Un mystère régnait sur le couteau dans le sac à main de ma grandmère. Peu bavarde, elle marmonnait dans son dialecte tessinois en l’extirpant à de nombreuses occasions. Je la voyais se pencher sur les plantes des jardins publics et en tailler des bouts. Mon esprit d’enfant sentait qu’il y avait là un peu de vol, mais toute question était effacée par son regard triomphant. Il fallait courir dans un bar, demander les toilettes et emballer
la plante coupée dans du papier mouillé.
Comme les gestes vus et revus mettent ensemble les pièces du puzzle, en bouturant mon premier hortensia
(la plante préférée de ma grand-mère) je me suis émue en sentant la même victoire. Le bouturage, ou clonage végétal, est un grand moment de création. Les jardiniers, voyant que les plantes avaient le don de se multiplier sans pollinisation mais par simple multiplication, ont approfondi ces techniques. Le bouturage est le plus populaire de ces clonages. Le but du processus est, bien sûr, la multiplication d’une plante particulièrement
belle ou forte.
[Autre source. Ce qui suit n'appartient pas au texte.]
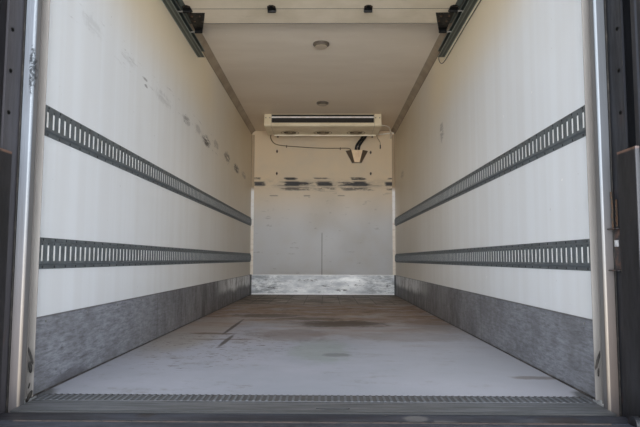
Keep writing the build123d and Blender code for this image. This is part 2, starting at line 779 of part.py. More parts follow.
# Door tracks: channels open to the middle, up the wall ends, round and along the walls.
# Each is a web against the wall and two flanges, which are shallow where they stand behind
# the posts; bands are measured out from the roller line
def track_band(plane, low, high):
    """Face of a band beside the roller line, from the foot of the track to its front end."""
    mid_turn = radians(45)
    with BuildSketch(plane) as band:
        with BuildLine():
            for offset in (low, high):
                radius = TRACK_R + offset
                bend_mid = (BEND_Y - radius * sin(mid_turn), BEND_Z + radius * cos(mid_turn))
                foot = (TRACK_LINE_Y - offset, FLOOR_Z + TRACK_FOOT)
                bend_start = (TRACK_LINE_Y - offset, BEND_Z)
                bend_end = (BEND_Y, TRACK_LINE_Z + offset)
                Line(foot, bend_start)
                ThreePointArc(bend_start, bend_mid, bend_end)
                Line(bend_end, (TRACK_END_Y, TRACK_LINE_Z + offset))
            Line((TRACK_END_Y, TRACK_LINE_Z + low), (TRACK_END_Y, TRACK_LINE_Z + high))
            foot_z = FLOOR_Z + TRACK_FOOT
            Line((TRACK_LINE_Y - low, foot_z), (TRACK_LINE_Y - high, foot_z))
        make_face()
    return band.sketch


flange_in = TRACK_H / 2 - TRACK_T
leg_top = TRACK_LINE_Z - TRACK_LEG_TOP
for side, sign in SIDES:
    wall_plane = side_plane(sign * HALF_IN)
    with BuildPart() as track:
        extrude(track_band(wall_plane, -TRACK_H / 2, TRACK_H / 2), amount=-sign * TRACK_T)
        extrude(track_band(wall_plane, -TRACK_H / 2, -flange_in), amount=-sign * TRACK_DEPTH)
        extrude(track_band(wall_plane, flange_in, TRACK_H / 2), amount=-sign * TRACK_DEPTH)
        with BuildSketch(side_plane(sign * (HALF_IN - TRACK_LEG_DEPTH))):
            with Locations((TRACK_LINE_Y, (FLOOR_Z + leg_top) / 2)):
                Rectangle(2 * TRACK_H, leg_top - FLOOR_Z)
        extrude(amount=-sign * TRACK_DEPTH, mode=Mode.SUBTRACT)
    pieces[f"{side}_door_track"] = track

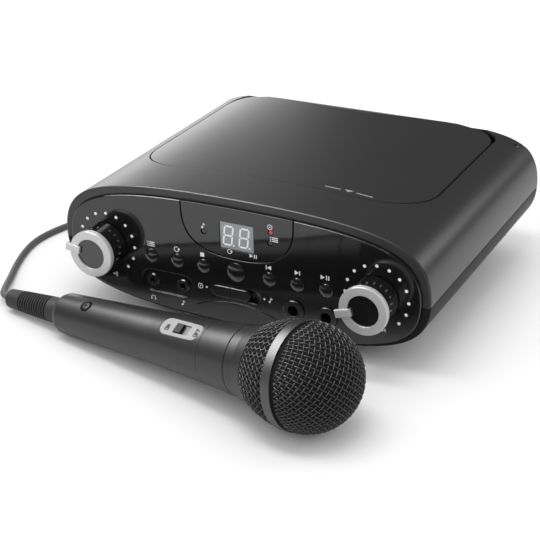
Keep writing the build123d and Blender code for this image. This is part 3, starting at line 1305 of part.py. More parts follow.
PLUG_R = 5.7
PLUG_X = -12.0
PLUG_Y = COIL_Y - COIL_R - coil_half + CORD_R + 1.1
plug_plane = Plane(origin=(PLUG_X, PLUG_Y, PLUG_R + 0.1), x_dir=(1, 0, 0), z_dir=(0, -1, 0))
with BuildPart() as mic_plug:
    with BuildSketch(plug_plane):
        with BuildLine():
            Polyline((0, 0), (0, 2.6), (12, 4.2), (12, PLUG_R - 0.4), (13, PLUG_R),
                     (38, PLUG_R), (39, PLUG_R - 0.6), (39, 3.17), (61, 3.17), (61.6, 2.2),
                     (63.4, 2.2), (65.6, 3.0), (67.6, 2.0), (69.5, 0.8), (70, 0), close=True)
        make_face()
    revolve(axis=Axis((PLUG_X, PLUG_Y, PLUG_R + 0.1), (1, 0, 0)))
save(mic_plug.part, "mic_plug")
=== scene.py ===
# %% [markdown]
# # A karaoke player and its microphone
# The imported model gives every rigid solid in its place, and this notebook dresses it.
# Lengths are in metres. One helper turns the maker's drawing coordinates, which are in
# millimetres from the middle of the front panel, into the frame that all the pieces share.

# %% Load the frame
import bmesh
import bpy
import json
from math import atan2, cos, pi, radians, sin, sqrt, tan
from mathutils import Matrix, Vector


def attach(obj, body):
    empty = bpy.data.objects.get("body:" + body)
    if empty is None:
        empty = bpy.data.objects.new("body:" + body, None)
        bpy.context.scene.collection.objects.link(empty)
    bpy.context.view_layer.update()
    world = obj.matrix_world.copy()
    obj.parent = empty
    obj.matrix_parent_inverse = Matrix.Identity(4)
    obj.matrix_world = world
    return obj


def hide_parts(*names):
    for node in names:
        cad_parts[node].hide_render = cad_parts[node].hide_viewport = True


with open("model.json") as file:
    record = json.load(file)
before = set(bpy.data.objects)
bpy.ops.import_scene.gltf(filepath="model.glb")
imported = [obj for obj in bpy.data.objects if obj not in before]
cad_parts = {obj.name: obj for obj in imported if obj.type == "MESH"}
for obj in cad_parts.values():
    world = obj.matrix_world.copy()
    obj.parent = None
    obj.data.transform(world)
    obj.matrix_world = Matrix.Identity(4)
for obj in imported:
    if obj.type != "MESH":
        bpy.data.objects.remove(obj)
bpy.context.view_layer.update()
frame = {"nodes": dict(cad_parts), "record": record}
nodes = frame["nodes"]
FRAME_BACK = 46.15      # the frame's origin lies this far behind the panel, in millimetres


def place(x, y, z):
    """A point of the drawing, in millimetres, as a point of the frame, in metres."""
    return Vector((x, y - FRAME_BACK, z)) / 1000


# %% [markdown]
# ## The camera
# A product like this is best seen through a long lens, from a little above and to the right, so
# that the sides of the case stay nearly parallel. The camera is set by its place and its three
# directions, because a matrix keeps the slight roll that two angles would lose.

# %% Camera
SENSOR_WIDE, FOCAL_LENGTH = 36, 93.66       # millimetres
NEAREST_SEEN = 0.01                         # metres
eye = place(347.47, -612.80, 383.5)
right = Vector((0.88822, 0.45871, -0.02543)).normalized()
ahead = Vector((-0.42258, 0.79403, -0.43698)).normalized()
upward = right.cross(ahead).normalized()
camera_data = bpy.data.cameras.new("studio_camera")
camera_data.sensor_width = SENSOR_WIDE
camera_data.lens = FOCAL_LENGTH
camera_data.clip_start = NEAREST_SEEN
camera = bpy.data.objects.new("studio_camera", camera_data)
bpy.context.scene.collection.objects.link(camera)
aim = Matrix((right, upward, -ahead)).transposed().to_4x4()
camera.matrix_world = Matrix.Translation(eye) @ aim
bpy.context.scene.camera = camera
print("camera at", tuple(round(v, 3) for v in eye))

# %% [markdown]
# ## The microphone's axis
# The microphone rests on the band of its head and on the end of its handle. Two radii and the
# distance between the two rests give its slope, and every piece on it is placed along its axis.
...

En outre, faire naître une plante d’une semence est lent et très difficile. Le principe du bouturage, lui, est simple: on met en terre une tige de la plante aimée et on attend qu’elle prenne racine. Ce processus, que ma grand-mère appliquait en cachette, est cependant digne d’un chirurgien. Le matériel de coupe doit être soigneusement désinfecté et la tige sectionnée de manière précise. Il faut ensuite aider la tige amputée à repousser dans son nouveau milieu. Comme la blessure qui ne peut être soignée qu’avec le désinfectant
approprié, les jardiniers appliquent sur la blessure une hormone de croissance. Nous avons vu, il y a deux
semaines, que le jus provenant de la macération du saule peut faire l’affaire. On met ensuite le morceau blessé
et soigné dans le milieu approprié à la repousse. Le bandage laisse l’air circuler en tenant le membre blessé
bien en place; de même, le terreau de la bouture doit être humide, solide mais bien friable pour favoriser les
nouvelles racines. On conseille souvent un mélange de terre de jardin et de sable. Enfin, il faut mettre le patient en isolement dans une chambre qui favorise la reprise: un sac plastique ou une bouteille sectionnée et retournée sur le pot de fleur fera l’affaire. La durée du processus dépend du patient;
un hortensia pourra être bouturé en quelques semaines.
Alors que nous emmenions ma grand-mère en visite aux Etats-Unis, le détecteu de métaux de la Maison-Blanche sonna et elle subit une fouille approfondie. La police trouva le petit couteau dans son sac et le confisqua sous nos regards consternés. Jusqu’à sa mort, elle ne cessa de grommeler qu’on lui avait volé un bien précieux.